Emerging Demand For Municipal Bonds… Returning to buy municipal bonds, investors put cash in municipal bond funds last week. So far in 2022, only four weeks have brought inflows to municipal bond funds. Rate hikes spurred a wave of municipal bond fund sales, and pummeled municipal bond prices. The first half of 2022 saw the municipal bond market’s worst return in four decades. However, a brighter second half is emerging. “In our view, the worst for the muni asset class is likely behind us, and we have already likely seen the highs for ratios and yields,” Barclays strategists wrote. Municipal bond underwriters and institutional investors including Citigroup, Nuveen and BlackRock have rosier outlooks, and Goldman Sachs is “moderately bullish” on municipal bonds. More clarity on the impact of the Federal Reserve’s rate hikes have brought cheer to bondholders.

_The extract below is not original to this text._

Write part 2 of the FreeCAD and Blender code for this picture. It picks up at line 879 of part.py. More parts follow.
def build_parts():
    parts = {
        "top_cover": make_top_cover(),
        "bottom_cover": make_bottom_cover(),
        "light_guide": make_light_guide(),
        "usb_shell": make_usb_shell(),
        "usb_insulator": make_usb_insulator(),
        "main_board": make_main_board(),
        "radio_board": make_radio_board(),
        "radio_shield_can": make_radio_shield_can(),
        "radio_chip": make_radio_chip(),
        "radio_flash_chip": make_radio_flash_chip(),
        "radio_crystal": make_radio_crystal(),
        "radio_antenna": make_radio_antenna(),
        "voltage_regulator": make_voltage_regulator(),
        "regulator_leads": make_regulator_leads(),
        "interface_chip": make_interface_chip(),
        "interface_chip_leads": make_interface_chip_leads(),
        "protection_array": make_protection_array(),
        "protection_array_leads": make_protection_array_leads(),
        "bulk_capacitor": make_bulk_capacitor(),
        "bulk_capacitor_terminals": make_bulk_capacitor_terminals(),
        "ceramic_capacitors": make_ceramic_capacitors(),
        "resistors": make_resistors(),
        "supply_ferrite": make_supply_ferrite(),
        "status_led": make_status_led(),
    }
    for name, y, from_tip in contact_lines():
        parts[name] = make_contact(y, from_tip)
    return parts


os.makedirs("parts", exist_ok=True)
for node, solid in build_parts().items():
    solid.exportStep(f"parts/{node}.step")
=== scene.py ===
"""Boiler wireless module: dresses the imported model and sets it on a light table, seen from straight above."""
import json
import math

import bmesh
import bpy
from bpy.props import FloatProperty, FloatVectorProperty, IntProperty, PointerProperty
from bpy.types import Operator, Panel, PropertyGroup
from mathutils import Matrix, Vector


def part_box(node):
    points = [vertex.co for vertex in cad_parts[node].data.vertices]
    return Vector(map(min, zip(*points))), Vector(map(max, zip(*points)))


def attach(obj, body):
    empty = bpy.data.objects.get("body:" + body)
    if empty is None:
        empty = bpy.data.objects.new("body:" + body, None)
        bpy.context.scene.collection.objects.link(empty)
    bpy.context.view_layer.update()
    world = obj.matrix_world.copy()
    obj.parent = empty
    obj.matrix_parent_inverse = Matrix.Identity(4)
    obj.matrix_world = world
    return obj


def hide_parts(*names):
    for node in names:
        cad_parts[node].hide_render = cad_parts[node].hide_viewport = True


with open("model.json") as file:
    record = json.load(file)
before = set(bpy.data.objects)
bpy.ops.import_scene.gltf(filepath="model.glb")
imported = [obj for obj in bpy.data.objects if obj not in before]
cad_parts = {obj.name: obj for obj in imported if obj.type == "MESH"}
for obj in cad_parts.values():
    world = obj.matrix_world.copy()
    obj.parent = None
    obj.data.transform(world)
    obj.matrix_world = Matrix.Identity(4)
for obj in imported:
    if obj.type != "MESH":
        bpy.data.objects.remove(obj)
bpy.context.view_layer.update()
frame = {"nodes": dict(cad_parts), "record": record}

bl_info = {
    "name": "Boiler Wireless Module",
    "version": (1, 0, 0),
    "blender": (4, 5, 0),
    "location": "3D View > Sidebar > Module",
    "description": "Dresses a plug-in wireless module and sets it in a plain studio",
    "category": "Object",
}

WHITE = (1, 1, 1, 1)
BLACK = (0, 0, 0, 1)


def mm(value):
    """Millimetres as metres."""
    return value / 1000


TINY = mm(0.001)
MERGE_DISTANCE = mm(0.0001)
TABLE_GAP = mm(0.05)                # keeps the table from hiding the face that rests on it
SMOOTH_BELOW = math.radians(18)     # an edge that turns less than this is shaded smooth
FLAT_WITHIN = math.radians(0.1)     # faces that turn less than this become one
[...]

Investors are optimistic that a lot of the pain in the $4 trillion municipal bond market has already been priced in.
Compare 30-Year taxable U.S. Treasury yield 3.02% to 30-Year tax-exempt muni bond yield “AAA” 2.94%; “AA” 3.43%; “A” 3.82%; “BBB” 3.81%. For investors in the 35% tax-bracket, a 3.8% tax-exempt yield is equivalent to a 5.8% taxable yield. Top rated long-term tax-free bonds yield 97% of comparable taxable U.S. Treasuries.